AIM> Output only the lines running from the line bearing "LEAD_R = 1.5" through the line bearing "shown = obj.evaluated_get(depsgraph)", character for character.

(A run of records)
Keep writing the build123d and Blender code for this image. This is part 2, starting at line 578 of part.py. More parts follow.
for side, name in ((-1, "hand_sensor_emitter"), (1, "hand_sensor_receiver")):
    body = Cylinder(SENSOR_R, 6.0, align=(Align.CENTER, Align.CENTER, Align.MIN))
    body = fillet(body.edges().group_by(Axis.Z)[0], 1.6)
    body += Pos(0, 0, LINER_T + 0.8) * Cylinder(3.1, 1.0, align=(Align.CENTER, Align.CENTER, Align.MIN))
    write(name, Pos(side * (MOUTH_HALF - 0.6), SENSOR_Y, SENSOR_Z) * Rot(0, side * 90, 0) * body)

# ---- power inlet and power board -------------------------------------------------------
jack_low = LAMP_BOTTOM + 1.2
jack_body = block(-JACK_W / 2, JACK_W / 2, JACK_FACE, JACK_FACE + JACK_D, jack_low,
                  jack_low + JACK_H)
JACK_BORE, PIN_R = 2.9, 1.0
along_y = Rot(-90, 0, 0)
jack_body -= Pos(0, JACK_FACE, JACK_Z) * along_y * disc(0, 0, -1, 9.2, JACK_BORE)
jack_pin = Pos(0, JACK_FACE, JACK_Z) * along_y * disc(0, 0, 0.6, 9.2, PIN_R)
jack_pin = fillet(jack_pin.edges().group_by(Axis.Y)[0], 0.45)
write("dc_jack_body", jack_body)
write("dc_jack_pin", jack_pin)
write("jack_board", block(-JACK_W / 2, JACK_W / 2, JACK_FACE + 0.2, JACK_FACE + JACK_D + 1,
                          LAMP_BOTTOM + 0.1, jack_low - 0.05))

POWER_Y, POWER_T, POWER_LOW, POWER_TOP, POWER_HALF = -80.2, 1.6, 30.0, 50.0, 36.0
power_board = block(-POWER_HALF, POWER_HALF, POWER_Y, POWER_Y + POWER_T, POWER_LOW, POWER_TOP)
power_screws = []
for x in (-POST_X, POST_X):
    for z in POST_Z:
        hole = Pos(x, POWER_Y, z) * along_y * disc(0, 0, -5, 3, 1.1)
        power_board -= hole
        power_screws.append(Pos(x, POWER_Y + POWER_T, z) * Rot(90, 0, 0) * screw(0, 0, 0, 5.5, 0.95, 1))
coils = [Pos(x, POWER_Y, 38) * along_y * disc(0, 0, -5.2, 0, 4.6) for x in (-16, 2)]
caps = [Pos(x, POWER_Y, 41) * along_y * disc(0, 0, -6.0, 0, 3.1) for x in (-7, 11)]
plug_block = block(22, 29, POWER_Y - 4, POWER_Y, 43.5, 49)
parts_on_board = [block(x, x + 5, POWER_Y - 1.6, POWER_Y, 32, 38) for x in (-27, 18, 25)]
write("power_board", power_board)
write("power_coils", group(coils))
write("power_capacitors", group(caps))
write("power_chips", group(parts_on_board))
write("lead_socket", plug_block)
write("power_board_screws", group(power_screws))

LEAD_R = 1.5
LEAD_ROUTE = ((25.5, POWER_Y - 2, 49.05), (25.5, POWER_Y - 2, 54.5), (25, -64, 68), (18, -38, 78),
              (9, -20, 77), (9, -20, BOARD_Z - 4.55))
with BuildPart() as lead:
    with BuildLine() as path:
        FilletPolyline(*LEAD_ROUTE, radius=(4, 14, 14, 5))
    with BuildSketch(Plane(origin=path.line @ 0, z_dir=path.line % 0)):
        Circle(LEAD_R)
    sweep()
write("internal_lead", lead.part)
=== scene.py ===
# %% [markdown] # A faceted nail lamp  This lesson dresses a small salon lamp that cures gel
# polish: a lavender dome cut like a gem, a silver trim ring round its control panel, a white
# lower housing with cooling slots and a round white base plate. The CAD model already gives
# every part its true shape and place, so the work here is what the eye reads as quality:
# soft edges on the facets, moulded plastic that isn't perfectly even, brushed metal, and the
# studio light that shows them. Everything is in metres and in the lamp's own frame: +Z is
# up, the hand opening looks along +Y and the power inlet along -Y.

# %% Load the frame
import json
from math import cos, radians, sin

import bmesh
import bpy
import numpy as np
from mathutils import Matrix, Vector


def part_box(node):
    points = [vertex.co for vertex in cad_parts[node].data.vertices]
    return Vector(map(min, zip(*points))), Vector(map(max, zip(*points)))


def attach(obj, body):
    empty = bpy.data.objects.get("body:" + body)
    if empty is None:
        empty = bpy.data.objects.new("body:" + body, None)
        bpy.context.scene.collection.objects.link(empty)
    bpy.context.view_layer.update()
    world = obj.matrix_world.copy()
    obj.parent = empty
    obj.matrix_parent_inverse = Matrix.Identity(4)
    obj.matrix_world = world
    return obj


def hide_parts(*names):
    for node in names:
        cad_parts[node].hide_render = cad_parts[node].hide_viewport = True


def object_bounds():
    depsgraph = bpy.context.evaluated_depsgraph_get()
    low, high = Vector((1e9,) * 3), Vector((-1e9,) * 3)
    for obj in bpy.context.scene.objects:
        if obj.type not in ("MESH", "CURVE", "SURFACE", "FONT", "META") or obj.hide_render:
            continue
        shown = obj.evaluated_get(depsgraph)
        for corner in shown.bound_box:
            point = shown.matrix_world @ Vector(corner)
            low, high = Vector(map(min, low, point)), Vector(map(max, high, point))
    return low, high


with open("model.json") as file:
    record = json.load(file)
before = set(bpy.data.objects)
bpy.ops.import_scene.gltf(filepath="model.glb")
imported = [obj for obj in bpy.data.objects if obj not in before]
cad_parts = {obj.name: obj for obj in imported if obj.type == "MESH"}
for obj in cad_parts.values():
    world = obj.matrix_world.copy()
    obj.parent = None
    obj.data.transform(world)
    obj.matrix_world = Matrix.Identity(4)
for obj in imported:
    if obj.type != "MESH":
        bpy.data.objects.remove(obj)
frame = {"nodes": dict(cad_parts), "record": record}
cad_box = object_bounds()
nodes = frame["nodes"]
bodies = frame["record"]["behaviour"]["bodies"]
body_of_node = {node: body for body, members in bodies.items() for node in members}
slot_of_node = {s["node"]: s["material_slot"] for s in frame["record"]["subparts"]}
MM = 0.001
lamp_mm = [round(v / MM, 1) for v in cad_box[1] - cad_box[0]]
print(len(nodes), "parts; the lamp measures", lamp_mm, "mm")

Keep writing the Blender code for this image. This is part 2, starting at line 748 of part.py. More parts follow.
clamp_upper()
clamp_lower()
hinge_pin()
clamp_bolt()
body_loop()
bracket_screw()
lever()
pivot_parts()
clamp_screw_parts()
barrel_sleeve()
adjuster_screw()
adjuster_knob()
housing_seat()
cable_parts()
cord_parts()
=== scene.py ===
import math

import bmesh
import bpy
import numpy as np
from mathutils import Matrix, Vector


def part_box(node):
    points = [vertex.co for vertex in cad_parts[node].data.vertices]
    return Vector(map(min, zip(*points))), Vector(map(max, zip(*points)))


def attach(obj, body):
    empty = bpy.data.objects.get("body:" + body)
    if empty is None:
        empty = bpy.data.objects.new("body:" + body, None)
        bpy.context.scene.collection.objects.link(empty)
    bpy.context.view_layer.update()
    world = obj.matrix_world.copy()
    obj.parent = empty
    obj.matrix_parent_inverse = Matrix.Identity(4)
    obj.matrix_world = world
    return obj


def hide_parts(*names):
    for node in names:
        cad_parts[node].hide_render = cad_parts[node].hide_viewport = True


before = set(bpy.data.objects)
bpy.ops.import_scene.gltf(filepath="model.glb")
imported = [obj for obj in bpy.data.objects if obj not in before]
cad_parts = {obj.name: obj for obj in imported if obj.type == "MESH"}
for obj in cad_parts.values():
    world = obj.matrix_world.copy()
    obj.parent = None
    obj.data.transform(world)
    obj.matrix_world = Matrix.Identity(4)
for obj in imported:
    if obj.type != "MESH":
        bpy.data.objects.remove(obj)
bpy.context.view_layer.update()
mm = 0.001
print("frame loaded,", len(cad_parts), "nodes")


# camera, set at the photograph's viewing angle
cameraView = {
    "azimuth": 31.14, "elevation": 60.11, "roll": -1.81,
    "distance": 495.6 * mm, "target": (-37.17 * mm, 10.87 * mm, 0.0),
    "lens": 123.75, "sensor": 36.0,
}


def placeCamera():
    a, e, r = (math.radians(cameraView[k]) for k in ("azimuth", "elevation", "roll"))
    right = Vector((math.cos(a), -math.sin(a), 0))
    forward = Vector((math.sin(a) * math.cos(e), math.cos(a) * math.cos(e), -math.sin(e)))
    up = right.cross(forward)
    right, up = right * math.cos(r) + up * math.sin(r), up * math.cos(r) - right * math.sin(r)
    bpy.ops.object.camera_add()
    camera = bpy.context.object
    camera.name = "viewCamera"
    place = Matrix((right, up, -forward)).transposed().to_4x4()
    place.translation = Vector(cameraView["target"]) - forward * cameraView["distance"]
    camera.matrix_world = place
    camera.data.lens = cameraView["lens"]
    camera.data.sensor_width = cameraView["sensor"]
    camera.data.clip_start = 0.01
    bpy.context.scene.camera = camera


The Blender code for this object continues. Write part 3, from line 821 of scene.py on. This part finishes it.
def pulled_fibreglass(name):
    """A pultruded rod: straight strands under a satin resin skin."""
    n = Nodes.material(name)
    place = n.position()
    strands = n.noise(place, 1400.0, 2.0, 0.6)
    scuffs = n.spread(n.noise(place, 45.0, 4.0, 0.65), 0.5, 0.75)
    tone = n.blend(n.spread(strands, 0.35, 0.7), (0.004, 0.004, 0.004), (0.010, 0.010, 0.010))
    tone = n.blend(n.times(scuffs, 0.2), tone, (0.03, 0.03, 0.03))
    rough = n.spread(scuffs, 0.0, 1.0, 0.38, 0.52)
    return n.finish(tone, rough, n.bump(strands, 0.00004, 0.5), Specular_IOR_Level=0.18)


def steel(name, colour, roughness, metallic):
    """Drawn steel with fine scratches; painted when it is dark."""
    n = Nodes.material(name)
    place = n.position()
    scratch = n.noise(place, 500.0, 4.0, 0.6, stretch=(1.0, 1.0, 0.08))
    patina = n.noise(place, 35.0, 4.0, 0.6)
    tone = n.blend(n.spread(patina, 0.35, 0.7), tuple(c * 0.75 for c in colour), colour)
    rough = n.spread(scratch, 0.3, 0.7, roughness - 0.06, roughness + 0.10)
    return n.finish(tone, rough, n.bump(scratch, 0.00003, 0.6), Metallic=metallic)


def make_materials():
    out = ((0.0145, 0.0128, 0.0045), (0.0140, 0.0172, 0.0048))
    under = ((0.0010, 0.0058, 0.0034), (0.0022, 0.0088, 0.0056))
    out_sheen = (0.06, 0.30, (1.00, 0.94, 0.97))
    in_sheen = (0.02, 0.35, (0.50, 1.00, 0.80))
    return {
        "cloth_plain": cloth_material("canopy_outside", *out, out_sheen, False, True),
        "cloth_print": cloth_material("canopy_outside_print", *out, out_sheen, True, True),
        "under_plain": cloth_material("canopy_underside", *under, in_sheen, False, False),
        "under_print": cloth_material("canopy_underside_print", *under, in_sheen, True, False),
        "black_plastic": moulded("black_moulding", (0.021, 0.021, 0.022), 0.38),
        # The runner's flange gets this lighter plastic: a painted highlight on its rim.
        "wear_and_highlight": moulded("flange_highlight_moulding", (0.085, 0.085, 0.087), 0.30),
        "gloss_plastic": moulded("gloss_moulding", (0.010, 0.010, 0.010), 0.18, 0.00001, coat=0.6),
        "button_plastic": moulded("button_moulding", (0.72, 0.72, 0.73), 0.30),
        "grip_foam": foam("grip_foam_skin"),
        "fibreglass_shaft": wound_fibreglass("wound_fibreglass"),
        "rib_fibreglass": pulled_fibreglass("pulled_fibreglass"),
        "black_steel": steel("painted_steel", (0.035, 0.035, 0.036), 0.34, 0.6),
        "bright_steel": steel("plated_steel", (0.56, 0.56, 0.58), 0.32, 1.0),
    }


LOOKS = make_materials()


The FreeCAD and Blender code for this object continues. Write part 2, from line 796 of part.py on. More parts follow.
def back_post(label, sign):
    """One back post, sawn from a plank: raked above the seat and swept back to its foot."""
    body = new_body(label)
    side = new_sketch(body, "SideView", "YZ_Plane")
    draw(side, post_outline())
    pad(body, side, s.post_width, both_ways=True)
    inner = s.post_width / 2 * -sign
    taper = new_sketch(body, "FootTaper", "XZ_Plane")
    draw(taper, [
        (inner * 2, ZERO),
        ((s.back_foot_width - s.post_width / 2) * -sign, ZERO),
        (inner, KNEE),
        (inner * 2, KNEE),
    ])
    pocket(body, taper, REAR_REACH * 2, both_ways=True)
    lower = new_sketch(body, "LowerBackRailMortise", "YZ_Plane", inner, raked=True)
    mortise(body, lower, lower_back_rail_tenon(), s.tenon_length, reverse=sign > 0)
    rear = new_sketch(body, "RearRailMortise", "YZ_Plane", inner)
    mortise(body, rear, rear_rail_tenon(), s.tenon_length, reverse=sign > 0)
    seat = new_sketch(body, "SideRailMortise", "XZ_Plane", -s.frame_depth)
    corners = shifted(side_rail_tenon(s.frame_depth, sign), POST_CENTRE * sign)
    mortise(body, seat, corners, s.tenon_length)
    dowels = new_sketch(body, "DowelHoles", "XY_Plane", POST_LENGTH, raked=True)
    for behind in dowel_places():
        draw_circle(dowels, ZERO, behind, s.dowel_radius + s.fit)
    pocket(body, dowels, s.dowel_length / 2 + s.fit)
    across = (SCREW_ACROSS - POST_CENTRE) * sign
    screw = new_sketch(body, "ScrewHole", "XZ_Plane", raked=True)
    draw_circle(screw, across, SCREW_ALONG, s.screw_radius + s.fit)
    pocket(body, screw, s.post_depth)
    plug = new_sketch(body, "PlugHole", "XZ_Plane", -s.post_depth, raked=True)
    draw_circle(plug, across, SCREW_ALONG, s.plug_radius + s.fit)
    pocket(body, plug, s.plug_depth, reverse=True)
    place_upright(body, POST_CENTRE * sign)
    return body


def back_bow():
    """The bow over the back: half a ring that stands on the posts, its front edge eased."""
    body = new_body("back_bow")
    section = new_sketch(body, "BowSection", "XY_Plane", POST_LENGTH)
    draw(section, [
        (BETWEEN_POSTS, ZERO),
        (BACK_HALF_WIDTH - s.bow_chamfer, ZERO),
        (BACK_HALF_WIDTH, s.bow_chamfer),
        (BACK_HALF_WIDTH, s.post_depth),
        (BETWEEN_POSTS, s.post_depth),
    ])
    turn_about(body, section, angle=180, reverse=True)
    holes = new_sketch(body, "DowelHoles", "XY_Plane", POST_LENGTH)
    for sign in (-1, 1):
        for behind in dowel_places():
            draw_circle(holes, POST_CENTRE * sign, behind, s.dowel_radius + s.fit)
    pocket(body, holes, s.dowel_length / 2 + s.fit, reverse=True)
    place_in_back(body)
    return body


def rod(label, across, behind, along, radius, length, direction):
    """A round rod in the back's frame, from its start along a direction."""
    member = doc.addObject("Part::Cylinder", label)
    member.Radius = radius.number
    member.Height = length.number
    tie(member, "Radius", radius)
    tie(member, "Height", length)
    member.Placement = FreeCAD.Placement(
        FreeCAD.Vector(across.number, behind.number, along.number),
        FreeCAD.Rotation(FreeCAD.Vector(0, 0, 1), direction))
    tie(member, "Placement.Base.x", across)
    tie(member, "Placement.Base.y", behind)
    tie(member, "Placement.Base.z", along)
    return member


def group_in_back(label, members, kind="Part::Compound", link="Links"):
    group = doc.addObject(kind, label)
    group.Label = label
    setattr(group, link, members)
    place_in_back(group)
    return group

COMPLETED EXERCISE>
LEAD_R = 1.5
LEAD_ROUTE = ((25.5, POWER_Y - 2, 49.05), (25.5, POWER_Y - 2, 54.5), (25, -64, 68), (18, -38, 78),
              (9, -20, 77), (9, -20, BOARD_Z - 4.55))
with BuildPart() as lead:
    with BuildLine() as path:
        FilletPolyline(*LEAD_ROUTE, radius=(4, 14, 14, 5))
    with BuildSketch(Plane(origin=path.line @ 0, z_dir=path.line % 0)):
        Circle(LEAD_R)
    sweep()
write("internal_lead", lead.part)
=== scene.py ===
# %% [markdown] # A faceted nail lamp  This lesson dresses a small salon lamp that cures gel
# polish: a lavender dome cut like a gem, a silver trim ring round its control panel, a white
# lower housing with cooling slots and a round white base plate. The CAD model already gives
# every part its true shape and place, so the work here is what the eye reads as quality:
# soft edges on the facets, moulded plastic that isn't perfectly even, brushed metal, and the
# studio light that shows them. Everything is in metres and in the lamp's own frame: +Z is
# up, the hand opening looks along +Y and the power inlet along -Y.

# %% Load the frame
import json
from math import cos, radians, sin

import bmesh
import bpy
import numpy as np
from mathutils import Matrix, Vector


def part_box(node):
    points = [vertex.co for vertex in cad_parts[node].data.vertices]
    return Vector(map(min, zip(*points))), Vector(map(max, zip(*points)))


def attach(obj, body):
    empty = bpy.data.objects.get("body:" + body)
    if empty is None:
        empty = bpy.data.objects.new("body:" + body, None)
        bpy.context.scene.collection.objects.link(empty)
    bpy.context.view_layer.update()
    world = obj.matrix_world.copy()
    obj.parent = empty
    obj.matrix_parent_inverse = Matrix.Identity(4)
    obj.matrix_world = world
    return obj


def hide_parts(*names):
    for node in names:
        cad_parts[node].hide_render = cad_parts[node].hide_viewport = True


def object_bounds():
    depsgraph = bpy.context.evaluated_depsgraph_get()
    low, high = Vector((1e9,) * 3), Vector((-1e9,) * 3)
    for obj in bpy.context.scene.objects:
        if obj.type not in ("MESH", "CURVE", "SURFACE", "FONT", "META") or obj.hide_render:
            continue
        shown = obj.evaluated_get(depsgraph)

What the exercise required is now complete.